Its good practice to perform a study to determine how many welds can be made before a tip failure occurs. Once a tip replacement frequency is determined, we can implement routine replacement procedures into the production schedule. A maintenance schedule minimizes lost production often associated with fused or failed tips.

Wire expansion can cause a premature tip failure or jamming of the wire inside the contact tip. Fig3 shows effect of using oversize and standard contact tips.

2.1.8 Selection of Package:

Because of robotic MIGW of aluminum has some known limitations, one should take care when selecting robotic package. The wire drive and delivery system is critical to process success.

The drive should be robust and tightly coupled to the robot control architecture, and the delivery system requires little to no line resistance.

The key to success is to understand the process limitations and design a system to overcome them.

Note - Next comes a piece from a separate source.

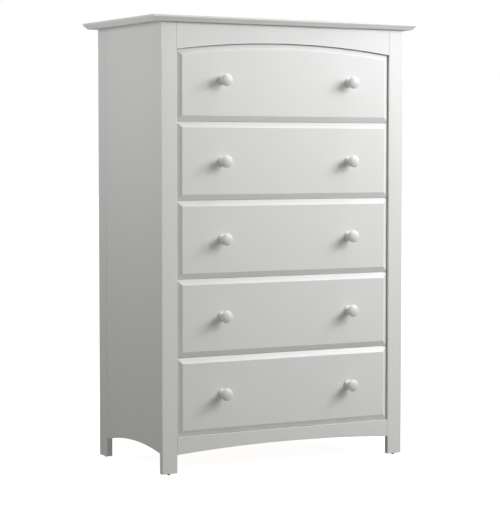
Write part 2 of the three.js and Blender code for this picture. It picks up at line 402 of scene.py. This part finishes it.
def ease_edges(board, width, segments=3):
    """Rounds the outward edges and marks the new faces."""
    mark = board.faces.layers.float.new("eased")
    outward = [
        edge for edge in board.edges
        if edge.is_manifold and edge.is_convex and edge.calc_face_angle() > OUTWARD_EDGE
    ]
    rounded = bmesh.ops.bevel(
        board, geom=outward, offset=width, segments=segments, profile=0.5,
        affect="EDGES", material=-1, clamp_overlap=True,
    )
    for face in rounded["faces"]:
        face[mark] = 1.0


def grain_axis(node):
    """A board is cut with its grain along its longest side."""
    sides = size_of(node)
    return max("xyz", key=lambda axis: sides[AXIS_INDEX[axis]])


def eased_board(node, width, segments=3):
    board = merged_copy(node)
    ease_edges(board, width, segments)
    slot = slot_of_node[node]
    material = finishes[slot, grain_axis(node)]
    return finish_piece(f"{node}_eased", board, body_of_node[node], material, [node])


# %% The case boards
PAINTED_EASE = 0.0009
case_boards = [
    "left_side_panel", "right_side_panel", "front_left_leg", "front_right_leg", "rear_left_leg",
    "rear_right_leg", "front_top_rail", "front_bottom_rail", "rear_bottom_rail", "top_panel",
]
for node in case_boards:
    piece = eased_board(node, PAINTED_EASE)
    print(piece.name, len(piece.data.polygons), "faces")
print(eased_board("back_panel", 0.0004, 2).name)

# %% The drawer boards
FRONT_EASE = 0.0007
BOX_EASE = 0.0008
SHEET_EASE = 0.0003
for name in drawer_names:
    eased_board(f"{name}_front", FRONT_EASE)
    for part in ("left_side", "right_side", "back"):
        eased_board(f"{name}_{part}", BOX_EASE, 2)
    eased_board(f"{name}_bottom", SHEET_EASE, 1)
    print(name, "front", [round(side, 4) for side in size_of(f"{name}_front")])

# %% The runner strips
runner_strips = sorted(node for node in frame["nodes"] if node.startswith("runner_"))
for node in runner_strips:
    eased_board(node, BOX_EASE, 2)
print("runner strips", len(runner_strips))

# %% [markdown]
# ## Turn the knobs
#
# The knobs are turned on a lathe: a base that flares out on the drawer front, a narrow neck and a
# flattened round head, like a small mushroom. On the computer a lathe is the spin operator.
# Half of the knob's outline is drawn once, in radius and height, and swept round the knob's axis.
# The outline is made of curves: a Bezier for the flare and quarters of an ellipse for the head.

# %% Lathe helpers
def elliptic_arc(middle, radius, height, start, end, steps):
    """Points of an ellipse on the axis, between two angles in degrees."""
    points = []
    for step in range(steps + 1):
        angle = math.radians(start + (end - start) * step / steps)
        points.append((radius * math.cos(angle), middle + height * math.sin(angle)))
    return points


def lathe(shape, outline, foot, up, steps=48):
    """Spins an outline of radius and height points round the line that leaves foot along up."""
    sideways = up.orthogonal().normalized()
    corners = [shape.verts.new(foot + sideways * radius + up * height) for radius, height in outline]
    edges = [shape.edges.new(pair) for pair in zip(corners, corners[1:])]
    bmesh.ops.spin(
        shape, geom=corners + edges, cent=foot, axis=up, angle=2 * math.pi, steps=steps,
        use_merge=True, use_duplicate=False,
    )
    bmesh.ops.remove_doubles(shape, verts=shape.verts, dist=0.000001)
    bmesh.ops.recalc_face_normals(shape, faces=shape.faces)


# %% The ten knobs
TOWARDS_YOU = Vector((0, -1, 0))
HEAD_FRONT = 0.008
HEAD_BACK = 0.007
BASE_RADIUS = 0.0135
BASE_RIM = 0.0015
NECK_RADIUS = 0.007
FOOT_ROUNDING = 0.0005


def knob_outline(reach, head_radius):
    """From the middle of the foot, round the base, neck and head, to the middle of the face."""
    head_middle = reach - HEAD_FRONT
    neck_angle = -math.degrees(math.acos(NECK_RADIUS / head_radius))
    neck_top = head_middle + HEAD_BACK * math.sin(math.radians(neck_angle))
    flare_start = Vector((BASE_RADIUS, BASE_RIM))
    flare_turn = Vector((NECK_RADIUS, BASE_RIM + BASE_RADIUS - NECK_RADIUS))
    flare_end = Vector((NECK_RADIUS, neck_top))
    flare = interpolate_bezier(flare_start, flare_turn, flare_turn, flare_end, 12)
    outline = [(0, 0), (BASE_RADIUS - FOOT_ROUNDING, 0), (BASE_RADIUS, FOOT_ROUNDING)]
    outline += [(point.x, point.y) for point in flare]
    outline += elliptic_arc(head_middle, head_radius, HEAD_BACK, neck_angle, 0, 10)[1:]
    outline += elliptic_arc(head_middle, head_radius, HEAD_FRONT, 0, 90, 14)[1:-1]
    return outline + [(0, reach)]


for name in drawer_names:
    for hand in ("left", "right"):
        node = f"{name}_knob_{hand}"
        low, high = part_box(node)
        foot = Vector(((low.x + high.x) / 2, high.y, (low.z + high.z) / 2))
        turned = bmesh.new()
        lathe(turned, knob_outline(high.y - low.y, (high.x - low.x) / 2), foot, TOWARDS_YOU)
        paint = finishes["white_paint", "y"]
        piece = finish_piece(f"{node}_turned", turned, name, paint, [node])
print(piece.name, len(piece.data.polygons), "faces")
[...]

Comparison of Robotic MIGW with others:

Fig.4.Efficiency of cycle times for robotics arc welding

The figure.4 illustrates the efficiency in meeting cycle times for robotics arc welding in comparison with semiautomatic and manual operation. The robot is about 70% efficient, while the manual operation is only about 30% efficient. The semiautomatic operation is about 45% efficient. Here semiautomatic system means human works with the robotic arc welder whereas in fully automated there is no human intervention. From figure.4 we know that robotic arc welding is more efficient than manual and semiautomatic operations.

3.0 Conclusion:

The initial cost and effort involved in installing a fully equipped robotic welding work cell may initially seem too great for a small company, despite the long-term benefits in efficiency and productivity. However, robots are becoming increasingly affordable and cost-effective, so what was a daunting prospect a year or two ago may now be a realistic option. Unless the welding industry can reverse the decade-long decline in the number of trained welders, more automation is an inevitable trend as the industry enters the new millennium.